Pasal 160 ayat (6) menjadi: “Pemutusan hubungan kerja sebagaimana dimaksud pada ayat (3) dan ayat (5), dilakukan melalui penetapan lembaga penyelesaian perselisihan hubungan industrial”.

Pasal 164 ayat (3) menjadi: “Pengusaha dapat melakukan Pemutusan Hubungan Kerja karena alasan efisiensi apabila perusahaan tutup permanen atau perusahaan tutup tidak untuk sementara waktu sesuai, dengan ketentuan pekerja/buruh berhak atas uang pesangon sebesar 2 (dua) kali ketentuan Pasal 156 ayat (2), uang penghargaan masa kerja sebesar 1 (satu) kali ketentuan Pasal 156 ayat (3) dan uang penggantian hak sesuai dengan ketentuan Pasal 156 ayat (4)” sesuai dengan Putusan MK 019/PUU-IX/2011 tentang efisiensi tenaga kerja pada Pasal 164 ayat (3).

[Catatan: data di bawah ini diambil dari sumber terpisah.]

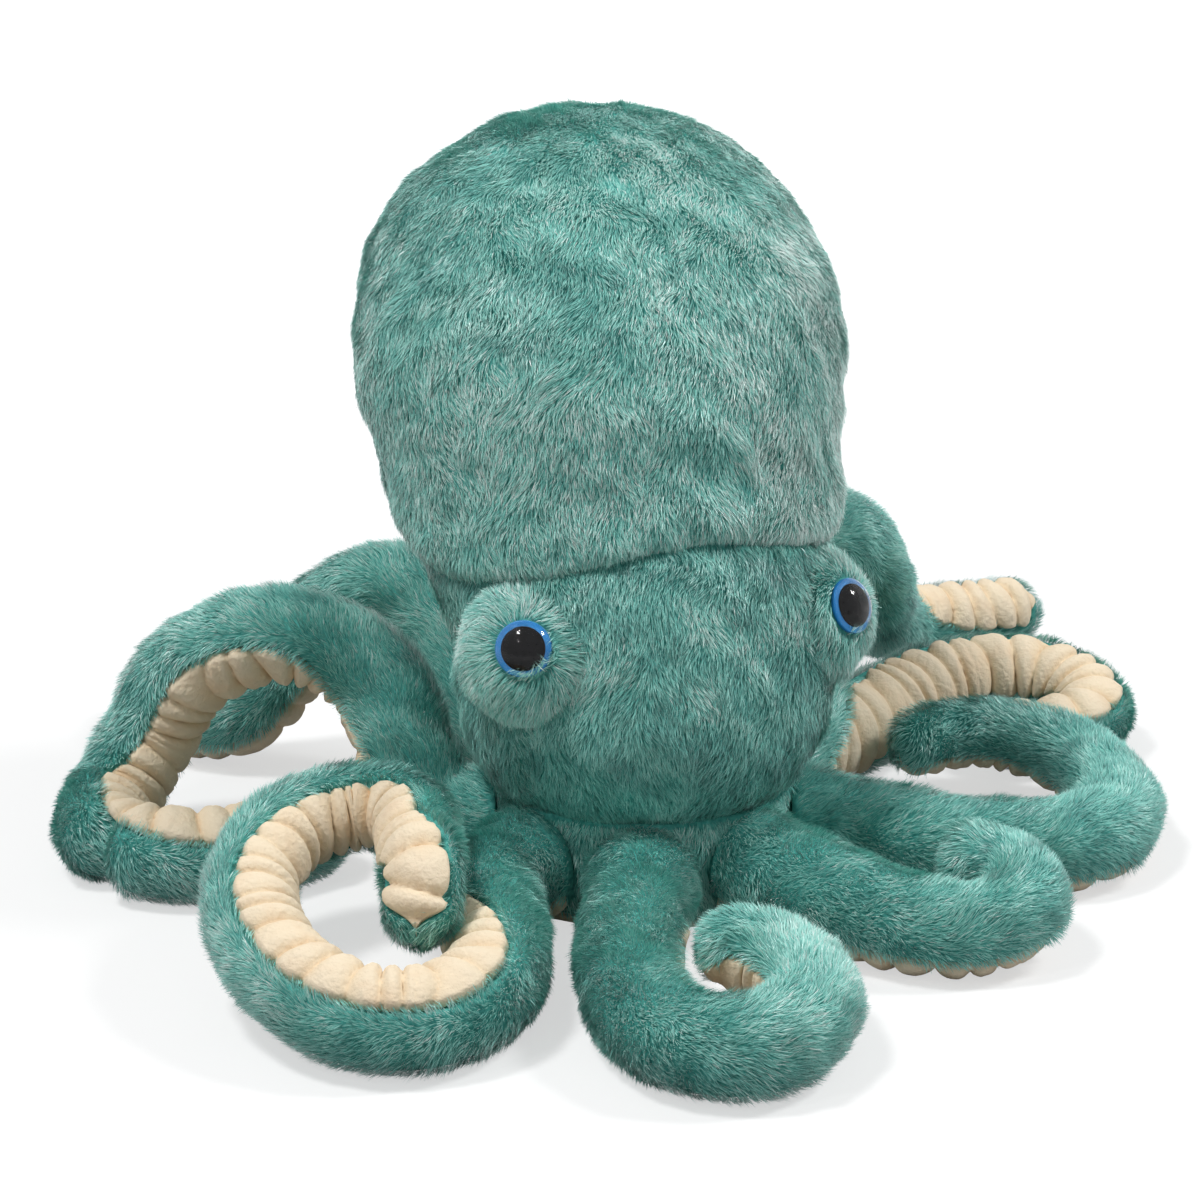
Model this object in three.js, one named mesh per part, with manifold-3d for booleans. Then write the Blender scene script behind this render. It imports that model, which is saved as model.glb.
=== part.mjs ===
// A plush octopus that sits on its eight curled arms.
// Millimetres, +Z up, the face towards -Y, the origin in the middle of the flat foot.
// Each arm is a plush cover that is open along one side, a puckered strip that fills that side,
// and the stuffing inside. It is sewn to one flat of the eight-sided foot. The top of that seam is the fold
// that the arm lifts about: the hinge line runs level along it, half way across the seat's gap.

import * as THREE from 'three';
import { mergeVertices } from 'three/addons/utils/BufferGeometryUtils.js';
import Module from 'manifold-3d';

const wasm = await Module();
wasm.setup();

// Driving sizes
const armDiameter = 33;           // a stuffed arm in the middle of its length, under the pile
const armRootDiameter = 37;       // the same arm where it is sewn on
const armRootTaper = 26;          // length over which the root narrows
const rootStraightShare = 0.22;   // how far an arm leaves the foot squarely, of its root's diameter
const tipTaperPower = 1.5;        // above 1, so that an arm keeps its girth and narrows late
const fabricWall = 3;             // plush with its backing and seam allowance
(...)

Pasal 169 ayat (1) huruf c menjadi: “dalam hal pengusaha melakukan perbuatan tidak membayar upah tepat waktu pada waktu yang telah ditentukan selama 3 (tiga) bulan berturut-turut atau lebih, meskipun pengusaha membayar upah secara tepat waktu sesudah itu” sesuai dengan Putusan MK 058/PUU-IX/2011 tentang Pemutusan Hubungan Kerja (PHK) karena pengusaha tidak membayar upah pada Pasal 169 ayat (1) huruf c.
Terakhir Pasal 171 diubah menjadi: “Gugatan PHK tidak mengenal masa kadaluarsa” sesuai Putusan MK 114/PUU-XII/2015 tentang kadaluarsa pada Pasal 171.

“Jika rekomendasi ini tidak diterima oleh Panja RUU Cipta Kerja DPR RI dan Pemerintah yang terlibat dalam pembahasan, serta draft dari Pemerintah dipaksakan disahkan sebagai undang-undang, meski terindikasi kuat bertentangan dengan UUD NRI 1945 dan Ketetapan MPR I/MPR/2003, maka KRPI akan menempuh jalur hukum. Mohon dukungan dari seluruh rakyat pekerja Indonesia,” tegasnya.